Per molti, oserei dire per la quasi totalità di noi, questi 366 giorni appena trascorsi sono stati molto difficili e ci hanno messo di fronte a notevoli difficoltà. Un anno in cui abbiamo dovuto affrontare disgrazie d’ogni genere e districarci tra mille peripezie. Proprio per questo in ogni discorso, pensiero o semplice appunto che riguardava il 2020 gli abbiamo dato seguito con i più differenti dispregiativi. Un anno sfortunato, maledetto, sciagurato, strano, dannato. Ma per molti di noi questo è stato anche un anno “non vissuto”, in cui non è “cambiato niente”, quasi come se ci fosse stato un congelamento della vita. È mia intenzione in queste brevi parole affrontare proprio questa definizione, ma procediamo con ordine.
Nella memoria collettiva il ricordo di quanto avvenuto nei mesi scorsi e per questo mi servirò di questa freschezza ed elasticità collettiva per dimostrare quanto segue.
Erano i primi giorni di aprile e tutta l’Italia si stava lentamente riprendendo dal fortissimo crochet che dai primi di marzo ci aveva chiuso all’angolo e ci aveva costretto a familiarizzare con termini quali coronavirus, pandemia, lockdown e così via. Giorni in cui la paura dei singoli si era trasformata in coraggio collettivo. Avevamo riscoperto i primi spazi domestici a noi sconosciuti fino allora, i balconi, e avevamo passato gran parte delle nostre giornate lì, riscoprendoci cantanti, patrioti, ma soprattutto avevamo riscoperto la natura.
Così, mentre gran parte dell’azione antropica si stava ritirando sotto i colpi dei DPCM, la natura stava rinascendo proprio nel suo momento migliore dell’anno: la primavera. L’assenza di traffico e smog aveva portato a un notevole miglioramento della qualità dell’aria e gli stormi in cielo e gli alberi in fiore dimostravano un’altra energia rispetto al solito. Le nostre città hanno assistito a questo miracolo stagionale con estremo stupore. Lo stesso stupore aveva pervaso le strade di Atripalda, invasa com’era delle stesse sensazioni e dagli stessi umori.
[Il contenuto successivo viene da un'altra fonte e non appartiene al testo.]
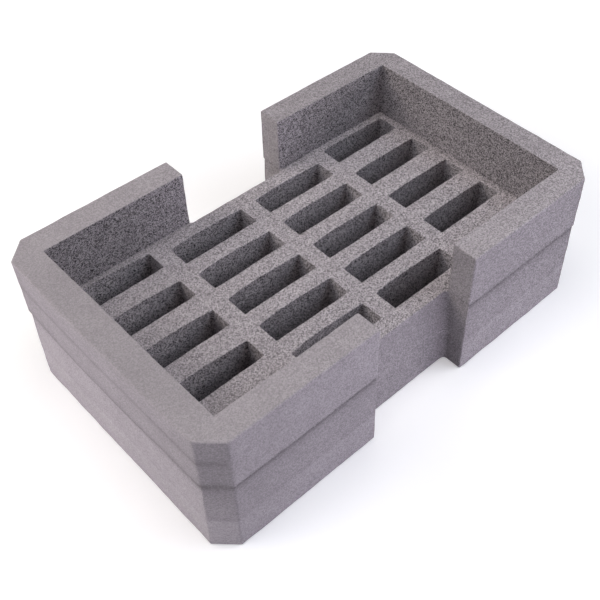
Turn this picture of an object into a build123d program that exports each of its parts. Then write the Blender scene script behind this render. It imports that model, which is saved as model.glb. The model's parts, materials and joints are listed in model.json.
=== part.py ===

Spettatori incolumi di tutti erano i pochi e timidi passanti, impegnati nello svolgimento delle piccole commissioni quotidiane. La città che fino a qualche giorno fa si era mostrata silente ed immutata, celava nei suoi angoli più coperti il frutto di un lavoro di trasformazione continuo e costante che la natura stessa stava operando in quei giorni.
Il cambiamento era avvenuto sotto gli occhi di tutti e sotto l’attenzione di nessuno, in maniera costante. Persino la pavimentazione del centro storico si era trasformata, tra i lisci sampietrini dei vicoli era cresciuta, prima timidamente, poi con maggior rigore l’erba, lasciando così al verde una delle rare vittorie in mezzo all’oceano di grigio che ci circonda quotidianamente. Al posto della strada, un piccolo prato, tra i palazzi e le auto, era rinato.
Per qualche giorno lo stupore dei passanti, compreso il sottoscritto non è stato poca cosa. Lo stesso stupore di quei giorni mi ha invaso mentre mi ritrovo qui davanti alla tastiera cercando di parlare del cambiamento. In molti, tra amici e conoscenti li ho sentiti ripetere che dell’anno trascorso la cosa peggiore è stato la condizione di congelamento in cui abbiamo vissuto e per settimane mi sono interrogato a riguardo. Ma proprio ripensando a questo piccolo avvenimento mi è stato possibile comprendere come anche nella realtà più immobile tale condizione è essa stessa apparente.

Così anche noi in questo anno appena trascorso siamo cambiati non poco e abbiamo vissuto moltissimi cambiamenti. Come per la nascita del prato urbano dovremmo imparare ad osservare e a leggere le nostre strade, le nostre piazze e le persone che le attraversano. Quello che questo 2020 ha fatto emergere è che le città sono ancora il motore di tutto, sia delle nostre disuguaglianze, ma anche delle innovazioni e delle trasformazioni che avvengono continuamente e che appunto avremmo dovuto imparare a leggere proprio grazie a quest’anno così difficile.
Dovremmo imparare ad osservare un po’ più spesso quello che ci circonda per sentirci almeno un po’ cambiati dal passato, non è un compito facile, ma nemmeno impossibile.